15.11.02

PEQUENA ANTOLOGIA GOIABAL 31

Stendhal (1783-1842)

"Sentimos prazer em ornar de mil perfeições uma mulher de cujo amor temos certeza; passamos em revista toda a nossa felicidade com uma complacência infinita. Isso se resume em exagerar uma propriedade soberba, que acaba de nos cair do céu, que não conhecemos e cuja posse nos é assegurada. Deixem a cabeça de um amante funcionar durante 24 horas e eis o que encontrarão.

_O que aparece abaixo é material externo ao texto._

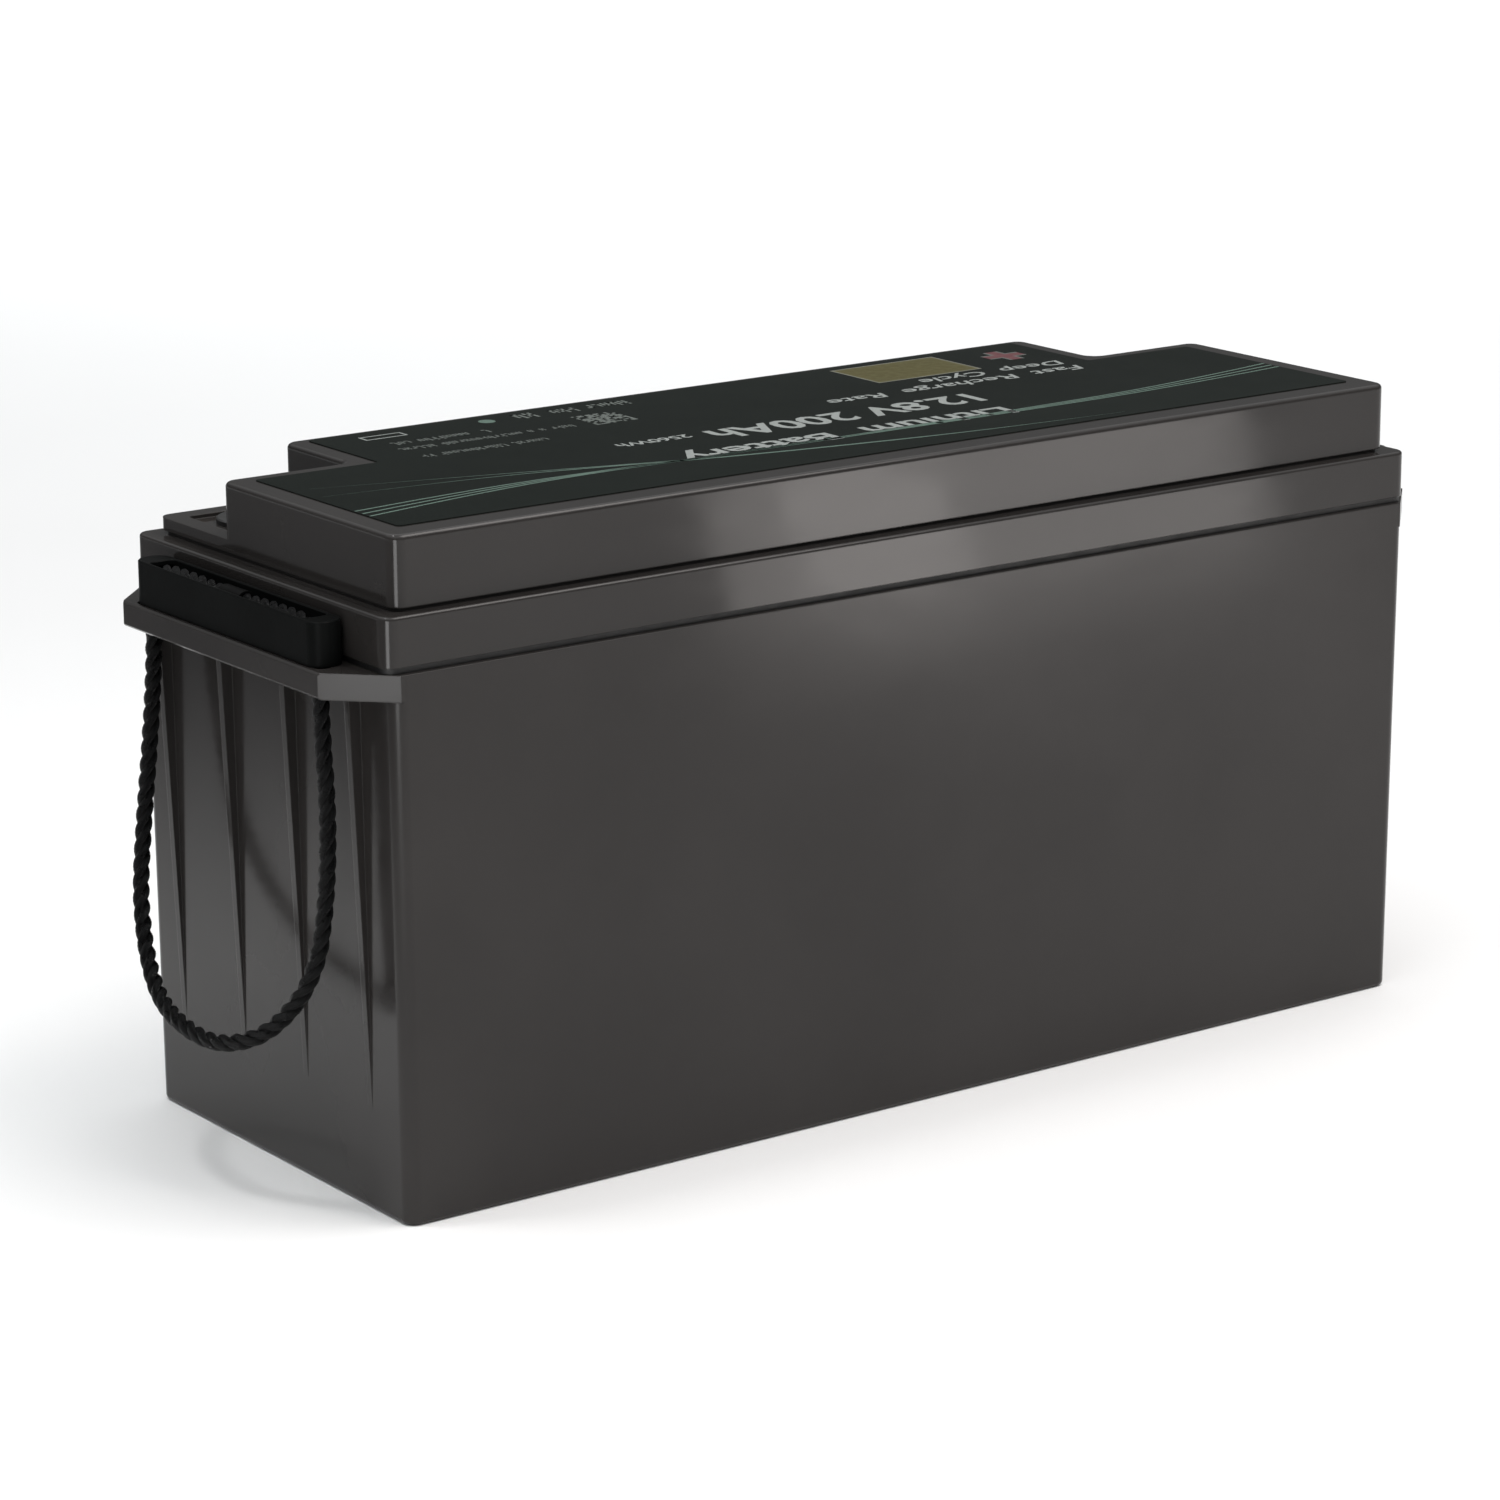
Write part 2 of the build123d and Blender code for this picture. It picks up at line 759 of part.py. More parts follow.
positive_points = [
    (-barrel_end_x, cell_y, barrel_z),
    (-barrel_end_x + 22, cell_y, barrel_z),
    (-barrel_end_x + 50, 5, 221),
    (146, 0, 222),
    (172, -6, 219),
    (terminal_x, -14, terminal_barrel_z),
    (terminal_x, terminal_barrel_y, terminal_barrel_z),
]
save(round_cord(positive_points, [30, 40, 60, 20, 20], cable_diameter), "positive_cable")

negative_points = [
    (-terminal_x, terminal_barrel_y, terminal_barrel_z),
    (-terminal_x, cable_block_y[1], terminal_barrel_z),
    (-terminal_x, cable_block_y[1], block_top),
]
save(round_cord(negative_points, [24], cable_diameter), "negative_cable")

cell_cable_points = [
    (-lug_stud_x - 14 - lug_barrel_length, cable_block_y[0], barrel_z),
    (-terminal_x, cable_block_y[0], barrel_z),
    (-terminal_x, cable_block_y[0], block_top),
]
save(round_cord(cell_cable_points, [16], cable_diameter), "cell_negative_cable")

sensor_place = (-60.0, -14.0)
sense_x = board_face_x - 1.6
sense_top = connector_z + connector_size[2]
sense_targets = [(-inner_post_x + 14, -cell_y), (lug_stud_x, 12), (-inner_post_x + 14, cell_y), sensor_place]
sense_landings = [busbar_top, busbar_top, busbar_top, cell_top + 3]
with BuildPart() as sense_wires:
    for number, (target, landing) in enumerate(zip(sense_targets, sense_landings)):
        wire_y = connector_y + 4 + 4 * number
        wire_z = 227.6 + 1.5 * number
        wire_points = [
            (sense_x, wire_y, sense_top),
            (sense_x, wire_y, wire_z - 6),
            (sense_x + 14, wire_y, wire_z),
            (target[0] - 14, target[1], wire_z),
            (target[0], target[1], wire_z - 5),
            (target[0], target[1], landing),
        ]
        add(round_cord(wire_points, [4, 4, 4, 3.5], sense_wire_diameter))
save(sense_wires.part, "sense_wires")

with BuildPart() as temperature_sensor:
    with Locations((sensor_place[0], sensor_place[1], cell_top)):
        Box(8, 6, 3, align=(Align.CENTER, Align.CENTER, Align.MIN))
    fillet(temperature_sensor.edges().filter_by(Axis.Z), 1)
save(temperature_sensor.part, "temperature_sensor")
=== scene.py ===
"""Deep cycle battery: materials, label print, rope handles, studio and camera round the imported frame.

Metres. +X runs along the case, +Y points to the side with the terminals, +Z is up.
"""

import json
import random
from math import cos, radians, sin, tau

import bpy
from mathutils import Matrix, Vector


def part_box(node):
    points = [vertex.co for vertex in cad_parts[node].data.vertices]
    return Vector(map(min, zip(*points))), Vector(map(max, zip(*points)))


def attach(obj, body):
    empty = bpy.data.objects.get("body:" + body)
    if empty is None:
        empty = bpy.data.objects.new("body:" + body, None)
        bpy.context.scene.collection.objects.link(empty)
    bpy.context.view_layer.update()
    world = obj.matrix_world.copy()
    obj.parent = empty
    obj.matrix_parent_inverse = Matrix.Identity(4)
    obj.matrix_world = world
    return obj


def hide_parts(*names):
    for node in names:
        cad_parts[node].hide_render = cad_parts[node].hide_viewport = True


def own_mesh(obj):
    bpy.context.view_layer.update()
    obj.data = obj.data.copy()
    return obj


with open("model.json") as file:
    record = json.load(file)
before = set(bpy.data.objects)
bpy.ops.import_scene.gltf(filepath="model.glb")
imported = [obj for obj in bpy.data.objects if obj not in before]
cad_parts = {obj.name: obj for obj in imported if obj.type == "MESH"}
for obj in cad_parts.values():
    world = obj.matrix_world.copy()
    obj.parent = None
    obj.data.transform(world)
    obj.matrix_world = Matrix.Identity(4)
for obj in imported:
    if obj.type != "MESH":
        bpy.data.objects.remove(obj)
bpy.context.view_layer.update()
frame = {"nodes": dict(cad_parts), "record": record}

# ---------------------------------------------------------------- camera


def add_camera():
    """Long lens from the front left corner, looking a little down on the case."""
    azimuth, elevation, roll = radians(-36.009), radians(14.998), radians(-0.253)
    aim = Vector((-0.0296, -0.0127, 0.12))
    distance = 1.763
    focal_length = 116.19
    sensor_width = 36.0
    back = Vector((sin(azimuth) * cos(elevation), -cos(azimuth) * cos(elevation), sin(elevation)))
    level_right = (-back).cross(Vector((0, 0, 1))).normalized()
    level_up = level_right.cross(-back)
    right = level_right * cos(roll) + level_up * sin(roll)
    up = level_up * cos(roll) - level_right * sin(roll)
    data = bpy.data.cameras.new("camera")
    data.lens = focal_length
    data.sensor_width = sensor_width
    data.clip_start = 0.05
    data.clip_end = 60.0
    camera = bpy.data.objects.new("camera", data)
    turn = Matrix((right, up, back)).transposed().to_4x4()
    camera.matrix_world = Matrix.Translation(aim + back * distance) @ turn
    bpy.context.scene.collection.objects.link(camera)
    bpy.context.scene.camera = camera


add_camera()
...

Nas minas de sal de Salzburgo, joga-se nas profundezas abandonadas da mina um ramo de árvore desfolhado pelo inverno; dois ou três meses depois, ele é retirado coberto de cristalizações brilhantes: os menores raminhos, aqueles que não são maiores do que a pata de um chapim, são guarnecidos de uma infinidade de diamantes móveis e cintilantes; já não podemos reconhecer o ramo primitivo. Chamo de cristalização a operação do espírito que extrai de tudo o que se apresenta a descoberta de que o objeto amado tem novas perfeições. (...) Um homem apaixonado vê todas as perfeições naquilo que ama; no entanto, a atenção ainda pode ser distraída, pois a alma se sacia de tudo o que é uniforme, até mesmo da felicidade perfeita."